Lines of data
##############################
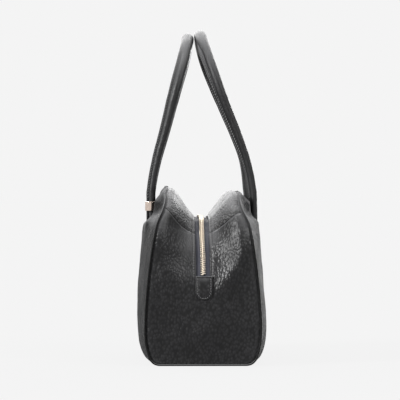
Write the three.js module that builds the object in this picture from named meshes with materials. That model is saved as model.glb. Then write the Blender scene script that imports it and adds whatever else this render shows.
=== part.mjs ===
// A boston bag: a soft leather body, sagging along its zip, with two rolled handles.
// Millimetres. X runs along the bag, the front faces -Y, +Z is up, and Z = 0 is where it stands.
import * as THREE from 'three';

// Driving sizes of the body
const BAG_LENGTH = 300;
const BELLY_DEPTH = 148;
const END_DEPTH = 129.4;
const PEAK_HEIGHT = 197;
const CORNER_RADIUS = 70;
const LEATHER = 2;
const GAP = 0.35;
const SEAM_GAP = 0.45;
const SEAM_RISE = 3;
const FLAT_SHARE = 0.55;
const BELLY_POWER = 2.5;

// Driving sizes of the sag between the two top edges; drops are measured down from the peak
const VALLEY_SAG = 29.5;
const SAG_HEAD_DROP = 12;
const SAG_FOOT_DROP = 122;
const END_BULGE = 3;
const STRIP_SEAM_DROP = 25;
const STRIP_SEAM_SLANT = 9;

// Driving sizes of the zip
const ZIP_OPENING = 15;
const ZIP_END_DROP = 99;
const TAPE_WIDTH = 24;
const TAPE_THICKNESS = 0.9;
const TAPE_TAIL = 6;
const CHAIN_WIDTH = 5.6;
const CHAIN_HEIGHT = 2.4;
const CHAIN_END_SPACE = 2.5;
const SLIDER_WIDTH = 10;
const SLIDER_LENGTH = 12;
const SLIDER_HEIGHT = 3.6;
const SLIDER_END_SPACE = 1;
const PULL_LENGTH = 24;
const PULL_WIDTH = 7;
const PULL_THICKNESS = 1.6;
const TAB_WIDTH = 20;
const TAB_LENGTH = 26;
const TAB_THICKNESS = 1.8;
const TAB_OVERLAP = 1;

// Driving sizes of the piping, the handles and the metal rings
const PIPING_RADIUS = 1.25;
const TOP_PIPING_SHARE = 0.99;
const HANDLE_SPREAD = 150;
const FRONT_HANDLE_RISE = 172.4;
const BACK_HANDLE_RISE = 176.6;
const HANDLE_FOOT_RADIUS = 5.15;
const HANDLE_TOP_RADIUS = 7.3;
const HANDLE_TAPER_START = 15;
const HANDLE_TAPER_LENGTH = 120;
const HANDLE_SEAT_GAP = 1.3;
const RING_HEIGHT = 10.5;
const RING_RISE = 13.9;
const RING_WALL = 0.9;

// How finely the soft surfaces are cut up
const ROWS_PER_STEP = 2;
const CORNER_ROWS = [0.08, 0.22];
const COLUMNS_ALONG = 7;
const COLUMNS_ACROSS = 5;
const HANDLE_SIDES = 10;
const RING_SIDES = 20;
const LEG_STEPS = 9;
const ARCH_STEPS = 14;
const PIPING_SIDES = 6;
const TAB_STEPS = 10;
const COLUMN_CROWDING = 0.75;
const LEAST_ROW_SPACE = 0.2;
const LEAST_TAB_HALF_WIDTH = 2;
const NORMAL_STEP = 0.2;
const SIDE_STEP = 0.5;
const SAME_PLACE = 1e-6;
const HALVINGS = 40;

// Turns rows of values into objects with named columns
function namedRows(columns, rows) {
  return rows.map((row) => Object.fromEntries(columns.map((name, k) => [name, row[k]])));
}

// Rows down one side of the body, from the top edge to the middle of the base.
// Heights are shares of PEAK_HEIGHT. endWidth is a share of half END_DEPTH, and the front and
// back widths are shares of half BELLY_DEPTH, at the middle of the bag's length.
const SIDE_ROWS = namedRows(
  [
    'name', 'frontEndHeight', 'backEndHeight', 'endWidth',
    'frontHeight', 'backHeight', 'frontWidth', 'backWidth',
  ],
  [
    ['top edge', 1.0, 0.976, 0.61, 1.014, 0.98, 0.54, 0.553],
    ['brow', 0.965, 0.954, 0.63, 0.985, 0.965, 0.624, 0.624],
    ['yoke', 0.92, 0.91, 0.66, 0.93, 0.925, 0.665, 0.665],
    ['crease', 0.865, 0.86, 0.71, 0.845, 0.845, 0.68, 0.68],
    ['ledge', 0.81, 0.81, 0.785, 0.805, 0.805, 0.865, 0.855],
    ['shoulder', 0.755, 0.755, 0.83, 0.755, 0.755, 0.918, 0.903],
    ['upper side', 0.61, 0.61, 0.9, 0.61, 0.61, 0.95, 0.925],
    ['side', 0.445, 0.445, 0.96, 0.445, 0.445, 0.985, 0.965],
    ['belly', 0.27, 0.27, 0.998, 0.27, 0.27, 1.0, 0.998],
    ['low side', 0.15, 0.15, 0.995, 0.135, 0.135, 0.978, 0.996],
    ['heel', 0.08, 0.08, 0.945, 0.058, 0.058, 0.93, 0.95],
    ['heel turn', 0.034, 0.034, 0.84, 0.015, 0.015, 0.83, 0.845],
    ['base edge', 0, 0, 0.69, 0, 0, 0.685, 0.685],
    ['base', 0, 0, 0.36, 0, 0, 0.36, 0.36],
    ['base middle', 0, 0, 0, 0, 0, 0, 0],
  ],
);

// How the gusset rises from the zip opening (share 0) to the seam (share 1), as shares of the
// sag: the front side is nearly straight, the back side rolls over before it meets its seam
const RISE_ROWS = namedRows(
  ['share', 'frontRise', 'backRise'],
  [
    [0.0, 0.0, 0.0],
    [0.2, 0.18, 0.24],
    [0.4, 0.4, 0.56],
    [0.6, 0.65, 0.86],
    [0.8, 0.88, 1.04],
    [1.0, 1.0, 1.0],
  ],
);

function rowNamed(name) {
  return SIDE_ROWS.findIndex((row) => row.name === name);
}

const BASE_EDGE_ROW = rowNamed('base edge');

// How each handle leans in as it rises: height is a share of the rise from the ledge to the
// top of its middle line, and the leans are shares of half BELLY_DEPTH from the middle plane.
const HANDLE_ROWS = namedRows(
  ['height', 'frontLean', 'backLean'],
  [
    [0.0, 0.785, 0.78],
    [0.1, 0.785, 0.775],
    [0.16, 0.777, 0.761],
    [0.32, 0.696, 0.676],
    [0.48, 0.574, 0.512],
    [0.64, 0.461, 0.312],
    [0.76, 0.37, 0.18],
    [0.88, 0.278, 0.058],
    [1.0, 0.21, -0.014],
  ],
);

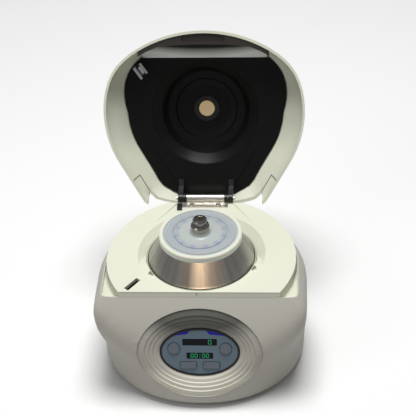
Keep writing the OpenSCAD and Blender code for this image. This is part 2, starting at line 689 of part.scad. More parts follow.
##############################
Quote only the stretch of lines that starts the data above and ends with the line containing "const BELLY_POWER = 2.5;", both included.

Answer to this problem
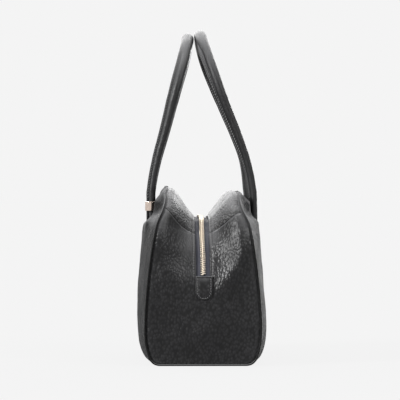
Write the three.js module that builds the object in this picture from named meshes with materials. That model is saved as model.glb. Then write the Blender scene script that imports it and adds whatever else this render shows.
=== part.mjs ===
// A boston bag: a soft leather body, sagging along its zip, with two rolled handles.
// Millimetres. X runs along the bag, the front faces -Y, +Z is up, and Z = 0 is where it stands.
import * as THREE from 'three';

// Driving sizes of the body
const BAG_LENGTH = 300;
const BELLY_DEPTH = 148;
const END_DEPTH = 129.4;
const PEAK_HEIGHT = 197;
const CORNER_RADIUS = 70;
const LEATHER = 2;
const GAP = 0.35;
const SEAM_GAP = 0.45;
const SEAM_RISE = 3;
const FLAT_SHARE = 0.55;
const BELLY_POWER = 2.5;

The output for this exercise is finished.